KSU President Beverly Warren was scheduled to speak about her plans for internationalizing the university, but was not able to attend because of the untimely passing of KSU Board of Trustees member Richard Marsh. On very short notice, director of International Relations at the Pontifical Catholic University of Parana (PUCPR) in Brazil, Dr. Marcelo Mira, stepped in. Dr. Mira was visiting Kent State as part of a delegation finalizing a strategic partnership with Kent State and offered to provide an inside look at his university and its strategic plan to advance internationalization at the institution. PUCPR is known worldwide for its work with diseases and public health.
Two concurrent break-out sessions followed lunch. One was hosted by Dr. Jim Blank, dean of College of the Arts and Sciences, and the other by Dr. Martha Merrill, associate professor in the School of Foundations, Leadership and Administration. Dr. Blank discussed how the College of Arts and Sciences has been adapting to the influx of international students and how it will continue to strive to meet the needs of international students. Dr. Merrill informed attendees about the methods professors can take to effectively teach international students.
The remainder of the afternoon consisted of two speakers. The first was Lauren McGarity, director of special projects from the Ohio Board of Regents, who spoke about Ohio’s G.R.E.A.T. Initiative, which is about encouraging higher education institutions in Ohio to become more global. The second was Jaffer Al-Mabuk, a Saudi Arabian high school teacher and experienced lecturer on academic affairs, who traveled here to inform guests about why Saudi and Middle Eastern students choose to study in the United States. He also explained some startling facts about Middle Eastern students in the U.S. and why they are prospering.
In addition to speakers, several special international-themed activities and interludes were also planned throughout the day. During the scheduled intercessions, Tiago Delgado and the Stopper String Quartet and the Tierradentro String Quartet provided musical interludes. All of the performers are international students who attend the Kent State School of Music. In addition to the short musical performances, international students Majan Ghourchian of Iran and Asim Al Ma'mari of Oman, along with faculty member Dr. Ashutosh Rastogi from India shared poems in their native language with the audience. The poetry readings were presented with cooperation of Kent State’s Wick Poetry Center.

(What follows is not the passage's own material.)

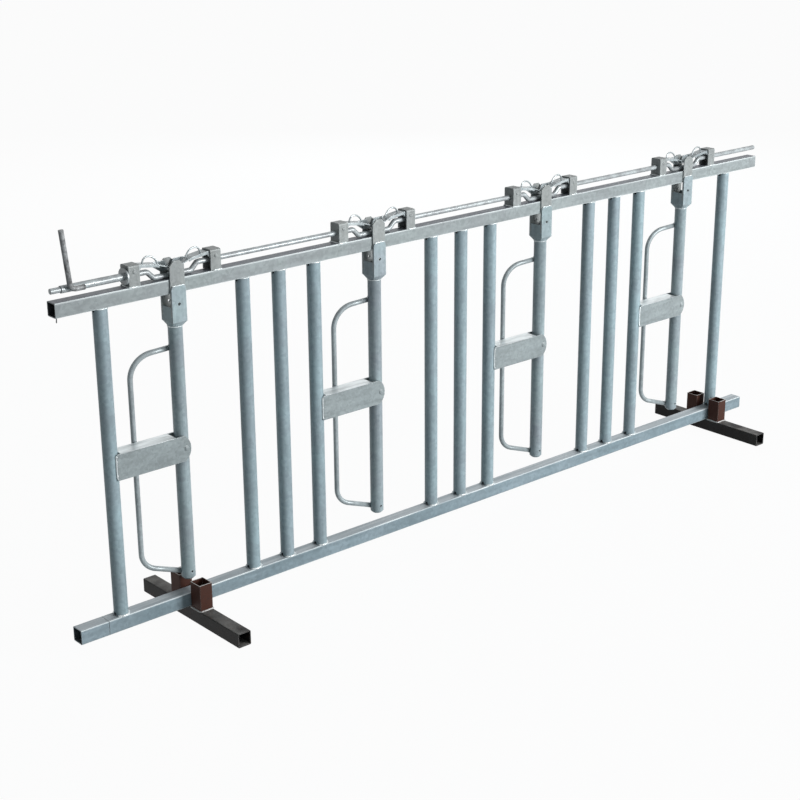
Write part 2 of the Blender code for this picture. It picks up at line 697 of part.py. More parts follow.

Symposium attendees were also given the opportunity to meet representatives from several of Kent State’s international student organizations to discuss topics of interest. Attendees found the opportunity both rewarding and enlightening as they were able to talk directly with international students to learn why they chose to attend Kent and what they love about their experience.
“Overall, we were extremely proud of this event and the discussions initiated by each of the speakers,” explained Congin afterwards. “It makes us realize that Kent State is doing a lot for international students, but that more can still be done.”
Achieving an international perspective through the various presentations was also essential to the success of the Internationalization Symposium. According to Marcello Fantoni, “Internationalization is irreversible so we need to do it right. It’s not an option, it’s a necessity.”